Pam Spicer, Co-ordinator of the Hearing Support Service explained: “We are very busy with lots of referrals and demand for new community clinics. We would like to add to our very dedicated group of volunteers. For both services we offer three days extensive initial training and then ongoing training and support. We also have social gatherings where volunteers can get to know each other. Both volunteers and the people they are helping find their involvement with NDA very rewarding.”
John has been a NDA volunteer for seven years, working on the mobile clinic two days a month. “I have had a hearing aid for 12 years and derive great satisfaction from being able to help people in a similar condition to me. Being able assist people out in the county where they live can make a real difference. There’s a practical side to the work, replacing tubes, helping fit ear moulds correctly and replacing batteries. But it’s also about giving people confidence and encouraging them to use their hearing aid properly.”

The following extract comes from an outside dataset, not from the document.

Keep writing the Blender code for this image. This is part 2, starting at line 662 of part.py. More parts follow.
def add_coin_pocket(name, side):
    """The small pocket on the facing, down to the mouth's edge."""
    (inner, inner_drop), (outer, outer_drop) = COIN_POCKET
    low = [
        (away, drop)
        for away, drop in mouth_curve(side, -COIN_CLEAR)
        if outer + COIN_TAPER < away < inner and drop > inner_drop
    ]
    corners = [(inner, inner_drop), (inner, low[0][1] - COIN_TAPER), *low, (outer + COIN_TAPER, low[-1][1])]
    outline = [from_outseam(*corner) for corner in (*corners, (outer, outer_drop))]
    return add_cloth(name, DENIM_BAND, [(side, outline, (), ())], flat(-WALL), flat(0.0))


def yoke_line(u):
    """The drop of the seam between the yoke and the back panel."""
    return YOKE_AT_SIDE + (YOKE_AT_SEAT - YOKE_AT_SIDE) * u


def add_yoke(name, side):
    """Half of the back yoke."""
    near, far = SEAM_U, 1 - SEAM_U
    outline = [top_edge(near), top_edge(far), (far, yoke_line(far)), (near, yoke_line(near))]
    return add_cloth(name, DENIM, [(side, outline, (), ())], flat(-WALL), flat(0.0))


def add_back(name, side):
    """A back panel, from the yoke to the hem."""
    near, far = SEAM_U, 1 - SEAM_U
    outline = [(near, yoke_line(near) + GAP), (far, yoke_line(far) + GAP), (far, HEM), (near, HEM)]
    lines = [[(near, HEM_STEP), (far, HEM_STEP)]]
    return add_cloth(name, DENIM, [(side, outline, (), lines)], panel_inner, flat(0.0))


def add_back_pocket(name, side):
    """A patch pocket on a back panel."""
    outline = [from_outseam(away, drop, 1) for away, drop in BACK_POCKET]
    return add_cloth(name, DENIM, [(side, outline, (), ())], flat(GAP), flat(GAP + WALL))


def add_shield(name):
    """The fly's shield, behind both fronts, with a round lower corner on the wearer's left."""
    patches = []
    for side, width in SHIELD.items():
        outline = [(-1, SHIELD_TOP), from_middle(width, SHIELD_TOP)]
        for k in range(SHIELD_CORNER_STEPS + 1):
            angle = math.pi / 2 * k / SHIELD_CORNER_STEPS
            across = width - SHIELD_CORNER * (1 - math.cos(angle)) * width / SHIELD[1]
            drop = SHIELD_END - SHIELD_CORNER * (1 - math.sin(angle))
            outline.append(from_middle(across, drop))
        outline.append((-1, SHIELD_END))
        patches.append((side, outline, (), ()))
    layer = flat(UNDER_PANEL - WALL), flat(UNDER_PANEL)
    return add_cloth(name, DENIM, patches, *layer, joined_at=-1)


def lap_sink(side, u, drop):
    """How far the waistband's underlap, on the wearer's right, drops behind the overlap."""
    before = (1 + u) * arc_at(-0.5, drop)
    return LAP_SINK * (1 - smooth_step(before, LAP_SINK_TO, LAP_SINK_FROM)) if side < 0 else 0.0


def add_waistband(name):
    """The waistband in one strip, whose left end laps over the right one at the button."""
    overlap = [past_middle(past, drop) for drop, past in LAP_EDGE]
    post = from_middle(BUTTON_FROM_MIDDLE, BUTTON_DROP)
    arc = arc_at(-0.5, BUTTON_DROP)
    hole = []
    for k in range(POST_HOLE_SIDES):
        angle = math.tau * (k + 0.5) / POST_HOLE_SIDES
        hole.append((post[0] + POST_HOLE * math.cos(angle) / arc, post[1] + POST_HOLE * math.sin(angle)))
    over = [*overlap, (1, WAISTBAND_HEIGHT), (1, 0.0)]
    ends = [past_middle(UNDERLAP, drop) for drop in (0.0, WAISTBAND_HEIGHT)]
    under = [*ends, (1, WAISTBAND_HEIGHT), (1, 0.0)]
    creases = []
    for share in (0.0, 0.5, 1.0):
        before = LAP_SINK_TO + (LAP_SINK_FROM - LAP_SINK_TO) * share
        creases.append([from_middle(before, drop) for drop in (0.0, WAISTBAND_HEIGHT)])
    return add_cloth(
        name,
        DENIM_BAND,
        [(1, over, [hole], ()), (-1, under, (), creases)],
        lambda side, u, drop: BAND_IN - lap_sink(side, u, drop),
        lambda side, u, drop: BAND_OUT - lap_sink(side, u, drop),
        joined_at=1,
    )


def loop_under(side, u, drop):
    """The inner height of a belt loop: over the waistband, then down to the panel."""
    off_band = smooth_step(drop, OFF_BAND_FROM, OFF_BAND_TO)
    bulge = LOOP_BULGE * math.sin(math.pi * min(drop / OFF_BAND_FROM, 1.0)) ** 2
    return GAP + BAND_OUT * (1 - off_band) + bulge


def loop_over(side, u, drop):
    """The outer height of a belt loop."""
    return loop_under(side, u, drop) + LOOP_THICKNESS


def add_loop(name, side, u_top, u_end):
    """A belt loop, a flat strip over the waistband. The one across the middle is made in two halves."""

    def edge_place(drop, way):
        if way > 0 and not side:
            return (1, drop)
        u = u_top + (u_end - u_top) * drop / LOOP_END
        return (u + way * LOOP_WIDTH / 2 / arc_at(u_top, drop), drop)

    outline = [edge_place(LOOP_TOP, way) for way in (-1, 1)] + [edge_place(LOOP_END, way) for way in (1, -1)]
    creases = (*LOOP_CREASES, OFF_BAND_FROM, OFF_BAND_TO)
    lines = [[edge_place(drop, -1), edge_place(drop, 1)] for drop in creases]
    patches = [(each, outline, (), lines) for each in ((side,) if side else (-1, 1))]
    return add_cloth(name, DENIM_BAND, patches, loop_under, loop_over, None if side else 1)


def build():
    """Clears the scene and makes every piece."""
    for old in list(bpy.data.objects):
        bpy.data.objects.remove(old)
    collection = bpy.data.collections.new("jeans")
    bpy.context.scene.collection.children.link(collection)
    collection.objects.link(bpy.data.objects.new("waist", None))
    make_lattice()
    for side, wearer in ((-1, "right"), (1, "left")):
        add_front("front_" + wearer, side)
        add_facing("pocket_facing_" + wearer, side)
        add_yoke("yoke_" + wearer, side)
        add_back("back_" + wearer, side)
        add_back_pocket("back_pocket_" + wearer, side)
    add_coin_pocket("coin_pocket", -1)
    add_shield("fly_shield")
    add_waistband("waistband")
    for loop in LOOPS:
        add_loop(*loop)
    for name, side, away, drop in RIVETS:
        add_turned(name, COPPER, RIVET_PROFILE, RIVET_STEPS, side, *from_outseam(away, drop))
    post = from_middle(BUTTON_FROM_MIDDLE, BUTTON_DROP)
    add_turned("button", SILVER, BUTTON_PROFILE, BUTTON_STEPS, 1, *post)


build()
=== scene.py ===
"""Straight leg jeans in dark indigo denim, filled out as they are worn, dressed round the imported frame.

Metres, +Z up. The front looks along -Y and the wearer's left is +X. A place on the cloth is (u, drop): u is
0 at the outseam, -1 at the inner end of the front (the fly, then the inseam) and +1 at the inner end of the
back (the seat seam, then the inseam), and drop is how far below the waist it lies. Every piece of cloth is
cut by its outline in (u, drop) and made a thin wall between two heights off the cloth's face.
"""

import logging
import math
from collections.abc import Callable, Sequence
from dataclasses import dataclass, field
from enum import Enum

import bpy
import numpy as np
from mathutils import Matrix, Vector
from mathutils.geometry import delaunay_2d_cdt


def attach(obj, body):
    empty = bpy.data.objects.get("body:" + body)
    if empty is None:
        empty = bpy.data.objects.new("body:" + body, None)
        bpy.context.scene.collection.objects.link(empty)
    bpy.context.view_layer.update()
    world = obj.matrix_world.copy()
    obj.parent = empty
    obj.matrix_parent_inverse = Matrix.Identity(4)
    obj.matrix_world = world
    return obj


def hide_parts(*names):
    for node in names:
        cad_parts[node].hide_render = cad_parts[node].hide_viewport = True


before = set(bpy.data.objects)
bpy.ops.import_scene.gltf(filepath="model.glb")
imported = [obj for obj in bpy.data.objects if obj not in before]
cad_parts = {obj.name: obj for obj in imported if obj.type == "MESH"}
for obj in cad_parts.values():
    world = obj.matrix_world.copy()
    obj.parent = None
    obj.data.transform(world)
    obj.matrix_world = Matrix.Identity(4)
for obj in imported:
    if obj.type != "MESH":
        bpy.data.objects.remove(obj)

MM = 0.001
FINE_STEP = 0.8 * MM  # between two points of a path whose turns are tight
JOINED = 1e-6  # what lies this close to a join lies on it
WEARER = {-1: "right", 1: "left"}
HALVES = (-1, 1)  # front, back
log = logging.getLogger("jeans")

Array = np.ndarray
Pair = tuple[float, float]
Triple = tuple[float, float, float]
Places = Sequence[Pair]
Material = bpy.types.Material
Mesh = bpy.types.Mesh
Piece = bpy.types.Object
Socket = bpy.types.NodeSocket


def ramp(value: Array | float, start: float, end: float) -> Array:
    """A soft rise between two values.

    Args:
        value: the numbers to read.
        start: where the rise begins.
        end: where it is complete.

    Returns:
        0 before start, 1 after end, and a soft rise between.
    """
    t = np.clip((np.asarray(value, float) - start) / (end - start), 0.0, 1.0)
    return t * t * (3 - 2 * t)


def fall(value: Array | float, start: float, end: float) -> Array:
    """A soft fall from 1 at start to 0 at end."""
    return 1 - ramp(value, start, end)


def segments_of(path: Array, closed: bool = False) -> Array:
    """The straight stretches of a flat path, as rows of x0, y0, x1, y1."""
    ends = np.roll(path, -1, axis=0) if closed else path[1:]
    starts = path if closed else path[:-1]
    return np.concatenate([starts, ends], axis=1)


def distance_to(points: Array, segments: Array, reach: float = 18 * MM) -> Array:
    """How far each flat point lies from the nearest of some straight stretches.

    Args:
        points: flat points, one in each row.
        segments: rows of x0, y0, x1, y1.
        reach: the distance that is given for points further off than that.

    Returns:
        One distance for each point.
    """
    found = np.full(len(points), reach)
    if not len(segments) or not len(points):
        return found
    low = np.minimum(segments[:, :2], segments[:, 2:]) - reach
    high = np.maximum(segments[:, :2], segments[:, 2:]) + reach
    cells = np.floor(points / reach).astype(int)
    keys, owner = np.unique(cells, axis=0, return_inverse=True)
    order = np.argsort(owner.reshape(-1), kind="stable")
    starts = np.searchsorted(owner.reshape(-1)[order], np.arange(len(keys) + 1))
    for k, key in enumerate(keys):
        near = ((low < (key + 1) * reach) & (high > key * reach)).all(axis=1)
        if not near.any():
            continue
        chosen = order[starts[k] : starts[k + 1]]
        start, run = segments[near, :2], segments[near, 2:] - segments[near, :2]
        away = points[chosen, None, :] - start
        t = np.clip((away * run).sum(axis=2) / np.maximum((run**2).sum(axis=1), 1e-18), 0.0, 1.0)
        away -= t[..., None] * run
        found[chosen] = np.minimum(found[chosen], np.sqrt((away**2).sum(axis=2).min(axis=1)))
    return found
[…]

Mary visits the mobile clinic at either Hickling or Stalham: “I visit every two months to get new batteries. It’s brilliant, the NDA volunteers are very helpful answering all my questions.”
Maria has been a befriending volunteer for six years. She first became aware of NDA when she moved to Norwich and wanted advice about registering her own hearing aids with the NHS. Maria had experience working as a volunteer for Mencap and decided to train to work on both mobile and static clinics for the Hearing Support Service and as a befriender.

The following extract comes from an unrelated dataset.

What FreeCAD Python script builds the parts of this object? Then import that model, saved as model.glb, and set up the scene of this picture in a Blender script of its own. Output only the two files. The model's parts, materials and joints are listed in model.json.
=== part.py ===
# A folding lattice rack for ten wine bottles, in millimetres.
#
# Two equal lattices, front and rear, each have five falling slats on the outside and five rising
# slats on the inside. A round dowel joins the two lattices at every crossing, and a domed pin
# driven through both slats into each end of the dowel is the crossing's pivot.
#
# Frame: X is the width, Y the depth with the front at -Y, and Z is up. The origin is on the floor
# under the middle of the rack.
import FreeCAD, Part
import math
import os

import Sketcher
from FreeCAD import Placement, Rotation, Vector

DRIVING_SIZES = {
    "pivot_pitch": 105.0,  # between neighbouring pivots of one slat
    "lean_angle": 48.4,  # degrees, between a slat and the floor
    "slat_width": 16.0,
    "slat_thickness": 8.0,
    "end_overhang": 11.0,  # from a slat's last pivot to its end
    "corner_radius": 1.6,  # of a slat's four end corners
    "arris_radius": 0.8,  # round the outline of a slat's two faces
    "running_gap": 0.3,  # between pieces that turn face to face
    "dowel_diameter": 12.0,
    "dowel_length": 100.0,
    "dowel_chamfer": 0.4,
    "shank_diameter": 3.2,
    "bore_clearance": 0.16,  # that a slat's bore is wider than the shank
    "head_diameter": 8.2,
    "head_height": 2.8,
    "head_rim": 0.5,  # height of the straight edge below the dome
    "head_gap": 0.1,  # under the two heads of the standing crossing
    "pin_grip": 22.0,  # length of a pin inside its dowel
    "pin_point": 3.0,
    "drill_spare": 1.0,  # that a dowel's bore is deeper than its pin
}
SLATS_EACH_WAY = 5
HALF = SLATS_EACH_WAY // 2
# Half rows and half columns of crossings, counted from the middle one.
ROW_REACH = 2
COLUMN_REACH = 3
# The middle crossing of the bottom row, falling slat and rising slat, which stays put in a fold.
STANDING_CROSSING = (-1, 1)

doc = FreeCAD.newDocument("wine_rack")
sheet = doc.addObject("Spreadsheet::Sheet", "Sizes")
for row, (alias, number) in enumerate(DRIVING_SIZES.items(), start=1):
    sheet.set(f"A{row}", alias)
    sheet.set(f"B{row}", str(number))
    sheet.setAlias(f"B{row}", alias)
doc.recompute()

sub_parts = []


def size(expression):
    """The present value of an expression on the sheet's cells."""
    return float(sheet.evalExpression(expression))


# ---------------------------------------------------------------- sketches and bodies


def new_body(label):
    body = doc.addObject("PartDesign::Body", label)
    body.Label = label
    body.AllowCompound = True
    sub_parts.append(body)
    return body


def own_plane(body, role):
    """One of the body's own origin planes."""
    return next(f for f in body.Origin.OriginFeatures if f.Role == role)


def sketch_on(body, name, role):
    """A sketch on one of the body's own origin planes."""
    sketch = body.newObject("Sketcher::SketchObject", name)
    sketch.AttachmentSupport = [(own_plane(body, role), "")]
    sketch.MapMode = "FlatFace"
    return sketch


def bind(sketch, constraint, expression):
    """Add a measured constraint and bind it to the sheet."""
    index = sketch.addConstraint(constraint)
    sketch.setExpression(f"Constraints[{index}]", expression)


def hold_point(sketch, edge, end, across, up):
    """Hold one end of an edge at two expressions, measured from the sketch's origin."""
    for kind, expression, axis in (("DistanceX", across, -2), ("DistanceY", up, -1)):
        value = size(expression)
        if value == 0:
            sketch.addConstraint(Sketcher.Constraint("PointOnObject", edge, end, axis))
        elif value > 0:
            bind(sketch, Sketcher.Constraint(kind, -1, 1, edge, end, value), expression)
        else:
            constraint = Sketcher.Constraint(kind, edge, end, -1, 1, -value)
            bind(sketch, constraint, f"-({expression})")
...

“I’ve been a volunteer for six years,” explained Maria. “It is very rewarding. I can recommend it to anyone. I work on the mobile clinics at Acle, Brundall and Poringland and also visit local sheltered housing and nursing homes. I’ve also assisted three ‘friends’. I learn so much from my befriendees. We reminisce about the past and generally put the world to rights and its wonderful when I see their confidence grow.”
Maria has befriended Vera (93), who lives with her daughter Avril in Norwich. “I visit Vera once a week for two hours, said Maria. “We plan our diary in advance and are also in touch on the phone if visits need to be rearranged.”
Vera said: “Avril, my daughter, found out about the NDA Befriending Service from Age UK. Maria has been a real lifesaver. She helped me get a NHS hearing aid, then made sure I could fit it properly; she always checks it on every visit. We chat about lots of things, different topics every week. I really like Strictly Come Dancing and we go through the Strictly book some visits discussing the costumes and the performers. Maria has been wonderful for me.”
Norfolk Deaf Association was founded in 1898, originally as a benevolent society. The charity aims to improve the lives of young people and adults with all degrees of hearing loss through information, support, awareness and communication. The key services are Hearing Support Service, Befriending Service, Tinnitus Support Group, Deaf Awareness Training and Hard of Hearing Club.